- [Exercise]: Repeat the listing in full. Nothing may be added or left out.

- [Material provided]:
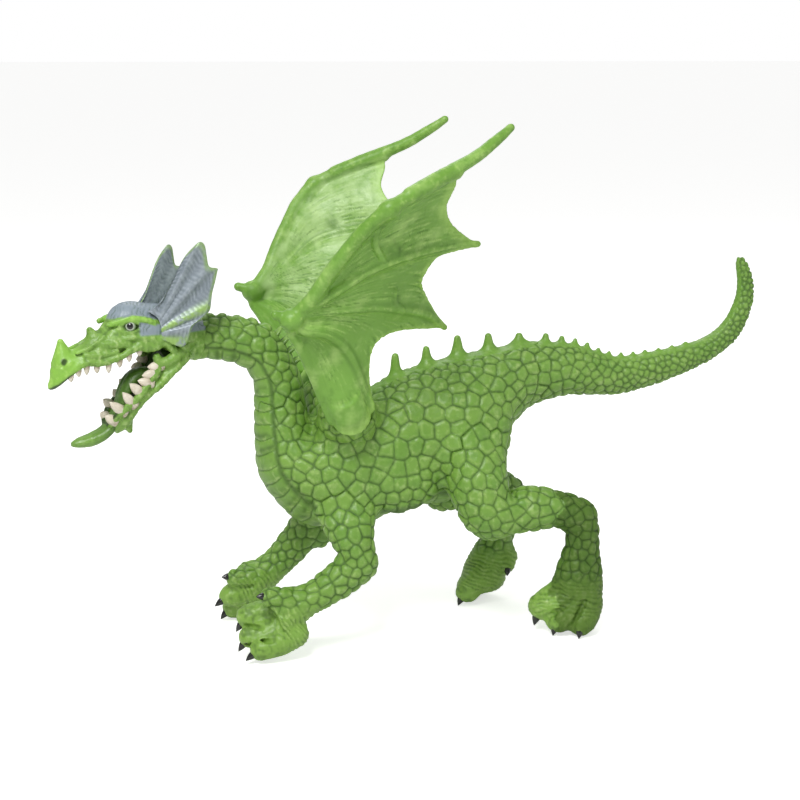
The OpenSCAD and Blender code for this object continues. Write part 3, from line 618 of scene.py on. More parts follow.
def body_relief(points, lines, seeds, tree, on_skin):
    """How far each point moves out, and the marks that its paint follows."""
    line, length, angle = lines.find(points)
    plate, edge = plate_edges(points, seeds, tree)
    x, y, z = points.T
    chance = ((plate * 7919) % 1009) / 1009.0
    # plates: a cut between neighbours, and a slightly domed top
    worn = 0.5 + 0.5 * noise(points, 2.6, 42)
    crack = 0.16 * noise(points, 0.9, 47)
    cut = 1 - smoothstep(0.04 + crack * 0.5, 0.26 + 0.26 * worn + crack, edge)
    dome = smoothstep(0.15, 1.3, edge)
    plates = 0.26 * dome - 0.34 * cut + 0.2 * (chance - 0.5) + 0.07 * noise(points, 1.5, 43)
    # feet: fine folds across the toes instead of plates
    top = np.where(x < 0, 15.5, 17.5)
    foot = (line > 0) * smoothstep(top + 2.5, top - 2.5, z + 1.2 * noise(points, 3.0, 3))
    fold = np.sin((length + 0.75 * noise(points, 2.6, 5)) * 2 * np.pi / 1.25) * (0.75 + 0.45 * noise(points,
        2.2, 7))
    fold = 0.9 * fold + 0.5 * noise(points * [1.0, 0.4, 0.6], 0.5, 6)
    folds = 0.17 * fold
    # scutes: cross bands that overlap downward
    zone, aside = scute_zone(points, line, angle)
    warp = 0.5 * noise(points, 4.0, 44)
    step = (length + 1.6 * np.cos(angle) + warp) / np.interp(length, [0, 30, 60, 100], [3.7, 4.1, 4.4, 5])
    t = step - np.floor(step)
    band = 0.62 * np.sqrt(np.clip(4 * t * (1 - t), 0, 1)) * (0.62 + 0.38 * (1 - t)) - 0.22
    side_cut = smoothstep(0.16, 0.02, np.abs(aside)) * (line == 0) * (x < 30)
    bands = band - 0.45 * side_cut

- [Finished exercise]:
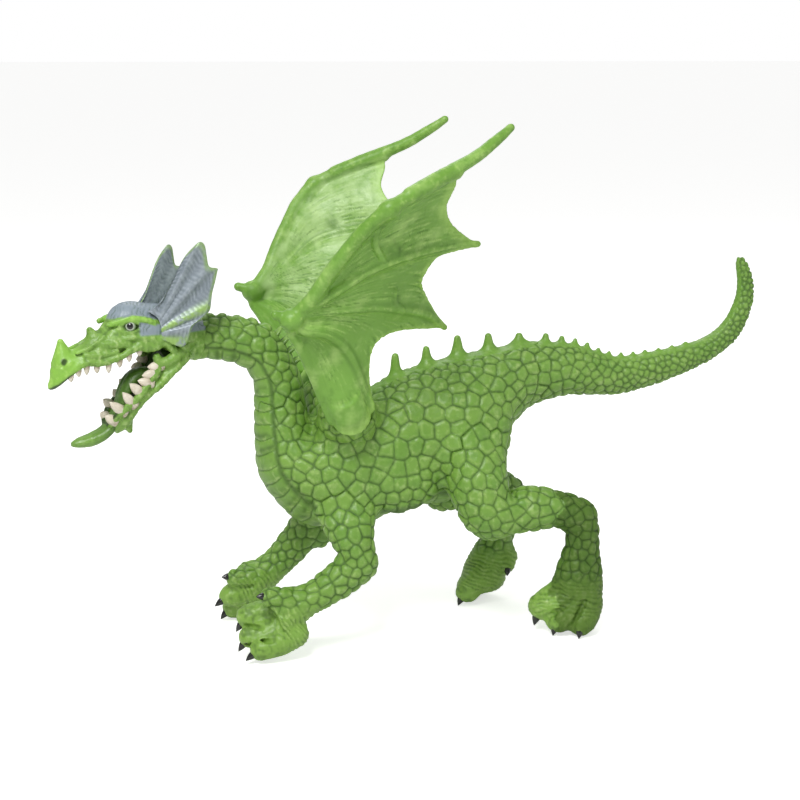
The OpenSCAD and Blender code for this object continues. Write part 3, from line 618 of scene.py on. More parts follow.
def body_relief(points, lines, seeds, tree, on_skin):
    """How far each point moves out, and the marks that its paint follows."""
    line, length, angle = lines.find(points)
    plate, edge = plate_edges(points, seeds, tree)
    x, y, z = points.T
    chance = ((plate * 7919) % 1009) / 1009.0
    # plates: a cut between neighbours, and a slightly domed top
    worn = 0.5 + 0.5 * noise(points, 2.6, 42)
    crack = 0.16 * noise(points, 0.9, 47)
    cut = 1 - smoothstep(0.04 + crack * 0.5, 0.26 + 0.26 * worn + crack, edge)
    dome = smoothstep(0.15, 1.3, edge)
    plates = 0.26 * dome - 0.34 * cut + 0.2 * (chance - 0.5) + 0.07 * noise(points, 1.5, 43)
    # feet: fine folds across the toes instead of plates
    top = np.where(x < 0, 15.5, 17.5)
    foot = (line > 0) * smoothstep(top + 2.5, top - 2.5, z + 1.2 * noise(points, 3.0, 3))
    fold = np.sin((length + 0.75 * noise(points, 2.6, 5)) * 2 * np.pi / 1.25) * (0.75 + 0.45 * noise(points,
        2.2, 7))
    fold = 0.9 * fold + 0.5 * noise(points * [1.0, 0.4, 0.6], 0.5, 6)
    folds = 0.17 * fold
    # scutes: cross bands that overlap downward
    zone, aside = scute_zone(points, line, angle)
    warp = 0.5 * noise(points, 4.0, 44)
    step = (length + 1.6 * np.cos(angle) + warp) / np.interp(length, [0, 30, 60, 100], [3.7, 4.1, 4.4, 5])
    t = step - np.floor(step)
    band = 0.62 * np.sqrt(np.clip(4 * t * (1 - t), 0, 1)) * (0.62 + 0.38 * (1 - t)) - 0.22
    side_cut = smoothstep(0.16, 0.02, np.abs(aside)) * (line == 0) * (x < 30)
    bands = band - 0.45 * side_cut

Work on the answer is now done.